| TASK PROMPT |
Repeat only the lines from the one containing "obj.data.transform(world)" through the one containing "SENSOR_MM = 36.0", exactly as written, both ends included.
── GIVEN DATA ──
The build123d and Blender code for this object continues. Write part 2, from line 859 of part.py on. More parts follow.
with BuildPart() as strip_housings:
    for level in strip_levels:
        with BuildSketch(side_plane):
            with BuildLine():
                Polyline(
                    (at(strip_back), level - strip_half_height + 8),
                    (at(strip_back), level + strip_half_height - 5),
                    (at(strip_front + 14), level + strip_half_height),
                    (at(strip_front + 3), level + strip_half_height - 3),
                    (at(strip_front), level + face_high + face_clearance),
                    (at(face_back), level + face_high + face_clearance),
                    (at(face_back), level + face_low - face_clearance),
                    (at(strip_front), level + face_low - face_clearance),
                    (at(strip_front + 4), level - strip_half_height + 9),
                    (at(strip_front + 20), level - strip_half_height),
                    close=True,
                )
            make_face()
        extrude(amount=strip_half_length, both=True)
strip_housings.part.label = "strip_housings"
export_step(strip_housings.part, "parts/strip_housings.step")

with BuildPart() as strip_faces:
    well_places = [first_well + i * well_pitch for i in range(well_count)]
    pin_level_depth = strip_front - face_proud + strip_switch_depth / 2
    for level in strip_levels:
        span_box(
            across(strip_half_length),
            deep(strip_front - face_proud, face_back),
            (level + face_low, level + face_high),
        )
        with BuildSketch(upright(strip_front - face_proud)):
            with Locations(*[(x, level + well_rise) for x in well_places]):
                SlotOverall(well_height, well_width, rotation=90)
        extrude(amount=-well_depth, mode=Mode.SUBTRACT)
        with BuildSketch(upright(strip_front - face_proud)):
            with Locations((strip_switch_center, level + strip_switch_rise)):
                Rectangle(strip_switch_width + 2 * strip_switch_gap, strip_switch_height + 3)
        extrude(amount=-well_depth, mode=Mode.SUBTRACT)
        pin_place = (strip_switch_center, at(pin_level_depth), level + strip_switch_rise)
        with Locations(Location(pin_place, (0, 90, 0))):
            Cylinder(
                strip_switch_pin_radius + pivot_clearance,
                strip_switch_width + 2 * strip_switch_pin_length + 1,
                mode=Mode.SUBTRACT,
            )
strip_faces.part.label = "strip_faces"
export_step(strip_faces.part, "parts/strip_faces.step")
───
── GIVEN DATA ──
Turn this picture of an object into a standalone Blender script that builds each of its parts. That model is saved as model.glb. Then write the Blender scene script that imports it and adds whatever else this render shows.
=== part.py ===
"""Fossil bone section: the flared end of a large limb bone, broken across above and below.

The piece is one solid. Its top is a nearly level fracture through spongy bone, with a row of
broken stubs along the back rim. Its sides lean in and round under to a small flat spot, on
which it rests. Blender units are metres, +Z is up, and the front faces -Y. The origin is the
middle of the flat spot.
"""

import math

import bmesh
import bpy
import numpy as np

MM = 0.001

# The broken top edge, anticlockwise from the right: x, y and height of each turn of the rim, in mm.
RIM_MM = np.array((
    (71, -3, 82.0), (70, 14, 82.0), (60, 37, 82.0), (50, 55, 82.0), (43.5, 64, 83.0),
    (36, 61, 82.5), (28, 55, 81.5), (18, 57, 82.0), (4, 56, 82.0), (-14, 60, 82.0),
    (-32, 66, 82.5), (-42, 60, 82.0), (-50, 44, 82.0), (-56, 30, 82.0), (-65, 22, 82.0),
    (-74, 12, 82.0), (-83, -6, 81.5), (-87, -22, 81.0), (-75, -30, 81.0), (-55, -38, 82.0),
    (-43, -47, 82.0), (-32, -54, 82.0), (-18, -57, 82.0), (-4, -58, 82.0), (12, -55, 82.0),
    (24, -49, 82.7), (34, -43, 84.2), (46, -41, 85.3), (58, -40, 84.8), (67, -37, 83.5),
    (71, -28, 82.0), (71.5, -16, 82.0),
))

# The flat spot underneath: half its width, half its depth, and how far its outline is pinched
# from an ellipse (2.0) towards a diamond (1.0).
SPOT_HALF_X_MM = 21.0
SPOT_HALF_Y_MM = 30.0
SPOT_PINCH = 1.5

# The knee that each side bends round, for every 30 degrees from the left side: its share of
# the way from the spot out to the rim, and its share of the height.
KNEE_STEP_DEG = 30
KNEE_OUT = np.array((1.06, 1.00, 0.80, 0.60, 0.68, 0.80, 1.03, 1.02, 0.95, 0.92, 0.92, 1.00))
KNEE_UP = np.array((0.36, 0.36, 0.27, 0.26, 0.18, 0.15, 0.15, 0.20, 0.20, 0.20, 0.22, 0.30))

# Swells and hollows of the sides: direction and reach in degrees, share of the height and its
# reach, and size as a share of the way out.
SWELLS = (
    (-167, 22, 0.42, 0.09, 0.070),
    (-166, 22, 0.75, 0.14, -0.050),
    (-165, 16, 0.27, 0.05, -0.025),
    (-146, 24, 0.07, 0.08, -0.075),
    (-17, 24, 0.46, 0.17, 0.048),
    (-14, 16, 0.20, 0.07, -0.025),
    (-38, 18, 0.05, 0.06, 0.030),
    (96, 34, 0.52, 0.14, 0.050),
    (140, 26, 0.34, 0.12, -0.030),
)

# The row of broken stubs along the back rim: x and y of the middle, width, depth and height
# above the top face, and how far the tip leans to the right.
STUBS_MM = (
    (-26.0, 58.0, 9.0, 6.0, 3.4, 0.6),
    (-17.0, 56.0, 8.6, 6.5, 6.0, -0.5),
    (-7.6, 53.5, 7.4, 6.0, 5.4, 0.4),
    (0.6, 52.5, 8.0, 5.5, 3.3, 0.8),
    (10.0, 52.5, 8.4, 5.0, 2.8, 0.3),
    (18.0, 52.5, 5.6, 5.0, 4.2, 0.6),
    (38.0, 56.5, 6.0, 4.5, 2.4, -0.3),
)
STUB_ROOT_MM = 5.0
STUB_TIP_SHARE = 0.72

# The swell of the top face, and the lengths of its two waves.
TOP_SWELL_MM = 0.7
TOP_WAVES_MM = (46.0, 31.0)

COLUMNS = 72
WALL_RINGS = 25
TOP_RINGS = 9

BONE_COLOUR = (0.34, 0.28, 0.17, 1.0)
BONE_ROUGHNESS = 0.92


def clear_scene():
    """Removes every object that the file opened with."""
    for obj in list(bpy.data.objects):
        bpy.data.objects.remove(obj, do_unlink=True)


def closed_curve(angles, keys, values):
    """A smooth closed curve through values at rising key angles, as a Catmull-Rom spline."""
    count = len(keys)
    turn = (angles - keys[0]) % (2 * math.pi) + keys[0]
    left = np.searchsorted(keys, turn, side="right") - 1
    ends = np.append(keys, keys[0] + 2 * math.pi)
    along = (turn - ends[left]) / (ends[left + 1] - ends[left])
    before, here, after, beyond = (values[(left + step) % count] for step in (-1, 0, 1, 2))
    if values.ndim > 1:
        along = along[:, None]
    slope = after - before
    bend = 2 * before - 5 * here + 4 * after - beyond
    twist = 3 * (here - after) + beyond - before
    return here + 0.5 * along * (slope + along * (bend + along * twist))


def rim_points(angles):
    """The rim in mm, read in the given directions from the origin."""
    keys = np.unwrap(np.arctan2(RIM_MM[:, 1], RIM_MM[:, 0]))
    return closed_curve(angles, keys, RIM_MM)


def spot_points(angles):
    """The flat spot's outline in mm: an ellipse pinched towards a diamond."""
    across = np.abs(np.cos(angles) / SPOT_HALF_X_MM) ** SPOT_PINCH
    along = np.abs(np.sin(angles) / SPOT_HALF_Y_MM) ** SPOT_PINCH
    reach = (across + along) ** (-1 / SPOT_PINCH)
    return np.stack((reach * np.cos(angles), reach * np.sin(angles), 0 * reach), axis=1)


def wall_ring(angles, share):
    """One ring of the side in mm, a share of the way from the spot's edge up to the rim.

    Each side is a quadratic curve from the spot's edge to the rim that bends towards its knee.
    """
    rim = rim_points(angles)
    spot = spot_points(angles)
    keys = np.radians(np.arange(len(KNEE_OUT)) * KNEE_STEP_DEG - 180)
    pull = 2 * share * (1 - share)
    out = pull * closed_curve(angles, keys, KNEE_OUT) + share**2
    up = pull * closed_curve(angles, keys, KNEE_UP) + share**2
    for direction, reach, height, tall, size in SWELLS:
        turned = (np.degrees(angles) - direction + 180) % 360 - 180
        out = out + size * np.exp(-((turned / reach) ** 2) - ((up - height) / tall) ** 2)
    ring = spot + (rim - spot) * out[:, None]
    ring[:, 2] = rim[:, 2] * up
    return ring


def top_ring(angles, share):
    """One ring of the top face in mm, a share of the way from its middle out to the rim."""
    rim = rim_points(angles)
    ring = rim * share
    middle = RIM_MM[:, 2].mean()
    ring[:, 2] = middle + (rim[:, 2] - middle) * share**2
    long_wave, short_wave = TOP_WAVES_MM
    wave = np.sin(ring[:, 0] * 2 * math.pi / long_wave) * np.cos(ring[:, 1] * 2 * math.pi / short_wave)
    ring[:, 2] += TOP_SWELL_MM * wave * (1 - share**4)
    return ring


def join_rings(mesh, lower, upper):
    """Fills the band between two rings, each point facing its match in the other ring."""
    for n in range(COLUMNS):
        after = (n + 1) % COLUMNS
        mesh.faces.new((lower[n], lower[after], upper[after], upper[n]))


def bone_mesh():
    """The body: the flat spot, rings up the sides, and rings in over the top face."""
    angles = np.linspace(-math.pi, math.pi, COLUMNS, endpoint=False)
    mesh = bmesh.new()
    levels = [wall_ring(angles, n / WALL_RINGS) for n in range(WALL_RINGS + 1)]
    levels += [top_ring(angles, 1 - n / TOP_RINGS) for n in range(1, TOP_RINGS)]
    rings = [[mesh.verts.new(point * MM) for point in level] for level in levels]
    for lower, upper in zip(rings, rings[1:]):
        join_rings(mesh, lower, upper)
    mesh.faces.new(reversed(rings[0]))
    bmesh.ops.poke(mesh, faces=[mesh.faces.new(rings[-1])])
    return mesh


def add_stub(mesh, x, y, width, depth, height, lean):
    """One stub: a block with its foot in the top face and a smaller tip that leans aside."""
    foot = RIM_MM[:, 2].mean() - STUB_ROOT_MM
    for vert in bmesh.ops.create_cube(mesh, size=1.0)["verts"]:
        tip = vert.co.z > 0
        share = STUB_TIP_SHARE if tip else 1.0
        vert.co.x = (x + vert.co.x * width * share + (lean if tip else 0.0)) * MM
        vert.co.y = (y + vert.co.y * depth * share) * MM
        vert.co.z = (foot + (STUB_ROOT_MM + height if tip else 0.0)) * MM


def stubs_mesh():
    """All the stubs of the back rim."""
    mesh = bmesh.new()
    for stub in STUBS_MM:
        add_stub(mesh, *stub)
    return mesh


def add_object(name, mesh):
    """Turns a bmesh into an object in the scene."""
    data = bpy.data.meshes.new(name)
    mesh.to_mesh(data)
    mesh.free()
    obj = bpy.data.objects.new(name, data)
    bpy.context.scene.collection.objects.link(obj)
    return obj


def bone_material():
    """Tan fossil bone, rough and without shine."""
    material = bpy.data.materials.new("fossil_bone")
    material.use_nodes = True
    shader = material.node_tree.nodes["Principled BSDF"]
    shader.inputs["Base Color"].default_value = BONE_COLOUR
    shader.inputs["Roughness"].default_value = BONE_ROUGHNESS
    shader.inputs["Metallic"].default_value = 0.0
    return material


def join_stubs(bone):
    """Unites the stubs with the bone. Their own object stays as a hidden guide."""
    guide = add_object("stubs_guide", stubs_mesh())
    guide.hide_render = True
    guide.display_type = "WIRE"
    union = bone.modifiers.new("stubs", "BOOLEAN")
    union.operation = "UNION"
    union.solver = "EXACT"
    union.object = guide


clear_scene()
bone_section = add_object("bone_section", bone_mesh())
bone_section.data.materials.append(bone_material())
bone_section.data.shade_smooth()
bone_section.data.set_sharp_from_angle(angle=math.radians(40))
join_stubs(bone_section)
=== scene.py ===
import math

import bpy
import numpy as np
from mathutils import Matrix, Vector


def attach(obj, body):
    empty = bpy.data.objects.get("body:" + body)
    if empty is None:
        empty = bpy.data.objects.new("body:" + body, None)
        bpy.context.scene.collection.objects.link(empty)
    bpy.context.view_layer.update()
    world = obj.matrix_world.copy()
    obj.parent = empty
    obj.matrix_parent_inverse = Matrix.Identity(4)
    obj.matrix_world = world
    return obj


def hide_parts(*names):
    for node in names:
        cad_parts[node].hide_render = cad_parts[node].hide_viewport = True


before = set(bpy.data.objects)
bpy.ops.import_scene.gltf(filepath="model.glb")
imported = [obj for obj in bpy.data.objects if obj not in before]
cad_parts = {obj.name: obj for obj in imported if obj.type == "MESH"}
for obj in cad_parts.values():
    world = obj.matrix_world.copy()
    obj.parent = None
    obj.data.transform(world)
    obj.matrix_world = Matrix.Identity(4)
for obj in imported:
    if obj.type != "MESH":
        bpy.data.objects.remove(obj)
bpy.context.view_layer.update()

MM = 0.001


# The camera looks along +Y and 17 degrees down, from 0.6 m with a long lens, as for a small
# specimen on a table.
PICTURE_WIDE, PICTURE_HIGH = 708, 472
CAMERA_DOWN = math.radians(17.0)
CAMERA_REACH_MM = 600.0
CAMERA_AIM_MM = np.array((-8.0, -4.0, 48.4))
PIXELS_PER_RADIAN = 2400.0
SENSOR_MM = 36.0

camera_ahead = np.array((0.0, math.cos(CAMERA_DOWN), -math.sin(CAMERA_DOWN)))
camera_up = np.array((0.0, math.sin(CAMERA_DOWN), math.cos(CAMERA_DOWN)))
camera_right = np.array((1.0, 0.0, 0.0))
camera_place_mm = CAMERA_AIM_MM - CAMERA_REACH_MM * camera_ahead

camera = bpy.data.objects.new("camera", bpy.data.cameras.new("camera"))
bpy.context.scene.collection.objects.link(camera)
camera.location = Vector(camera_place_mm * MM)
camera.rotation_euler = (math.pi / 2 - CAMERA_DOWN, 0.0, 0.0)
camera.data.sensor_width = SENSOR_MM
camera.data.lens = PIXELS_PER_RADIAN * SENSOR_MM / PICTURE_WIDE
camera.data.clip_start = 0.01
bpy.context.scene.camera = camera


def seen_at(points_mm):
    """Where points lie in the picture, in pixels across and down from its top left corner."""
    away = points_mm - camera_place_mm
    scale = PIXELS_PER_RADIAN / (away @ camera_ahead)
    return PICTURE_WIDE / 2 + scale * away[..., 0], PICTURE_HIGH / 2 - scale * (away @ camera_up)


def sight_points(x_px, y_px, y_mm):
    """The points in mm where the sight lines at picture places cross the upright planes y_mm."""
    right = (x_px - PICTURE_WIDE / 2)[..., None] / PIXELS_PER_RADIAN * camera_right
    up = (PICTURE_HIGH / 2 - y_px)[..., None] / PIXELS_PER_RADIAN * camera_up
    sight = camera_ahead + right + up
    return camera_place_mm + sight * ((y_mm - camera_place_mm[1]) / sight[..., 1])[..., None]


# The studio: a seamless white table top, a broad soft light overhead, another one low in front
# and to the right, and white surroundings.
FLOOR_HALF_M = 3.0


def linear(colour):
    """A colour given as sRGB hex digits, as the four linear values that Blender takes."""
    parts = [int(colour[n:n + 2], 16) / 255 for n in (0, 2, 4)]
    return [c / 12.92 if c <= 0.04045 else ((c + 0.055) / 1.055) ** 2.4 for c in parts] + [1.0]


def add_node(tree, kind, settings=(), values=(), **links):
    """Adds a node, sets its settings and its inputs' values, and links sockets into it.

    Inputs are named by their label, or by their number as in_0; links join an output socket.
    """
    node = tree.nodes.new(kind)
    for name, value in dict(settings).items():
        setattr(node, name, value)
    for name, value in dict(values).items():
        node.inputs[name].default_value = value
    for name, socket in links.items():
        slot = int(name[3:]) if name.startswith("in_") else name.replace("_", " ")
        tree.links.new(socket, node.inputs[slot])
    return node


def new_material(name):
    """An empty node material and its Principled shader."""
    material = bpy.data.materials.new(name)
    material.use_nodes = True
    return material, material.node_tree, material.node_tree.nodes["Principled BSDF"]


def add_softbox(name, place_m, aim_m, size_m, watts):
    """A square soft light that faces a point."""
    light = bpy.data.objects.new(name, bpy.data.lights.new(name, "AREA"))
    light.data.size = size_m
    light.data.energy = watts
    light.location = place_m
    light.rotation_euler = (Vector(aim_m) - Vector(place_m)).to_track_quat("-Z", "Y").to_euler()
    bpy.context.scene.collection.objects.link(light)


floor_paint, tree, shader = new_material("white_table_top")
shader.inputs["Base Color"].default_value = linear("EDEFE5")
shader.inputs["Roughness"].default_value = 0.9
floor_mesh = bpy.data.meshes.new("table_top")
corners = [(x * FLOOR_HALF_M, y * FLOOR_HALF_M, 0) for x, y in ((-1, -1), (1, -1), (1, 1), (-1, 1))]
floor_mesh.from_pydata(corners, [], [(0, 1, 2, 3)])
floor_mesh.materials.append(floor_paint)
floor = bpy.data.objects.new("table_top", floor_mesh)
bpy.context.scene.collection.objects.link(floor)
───
| SOLUTION TO THIS EXERCISE |
    obj.data.transform(world)
    obj.matrix_world = Matrix.Identity(4)
for obj in imported:
    if obj.type != "MESH":
        bpy.data.objects.remove(obj)
bpy.context.view_layer.update()

MM = 0.001


# The camera looks along +Y and 17 degrees down, from 0.6 m with a long lens, as for a small
# specimen on a table.
PICTURE_WIDE, PICTURE_HIGH = 708, 472
CAMERA_DOWN = math.radians(17.0)
CAMERA_REACH_MM = 600.0
CAMERA_AIM_MM = np.array((-8.0, -4.0, 48.4))
PIXELS_PER_RADIAN = 2400.0
SENSOR_MM = 36.0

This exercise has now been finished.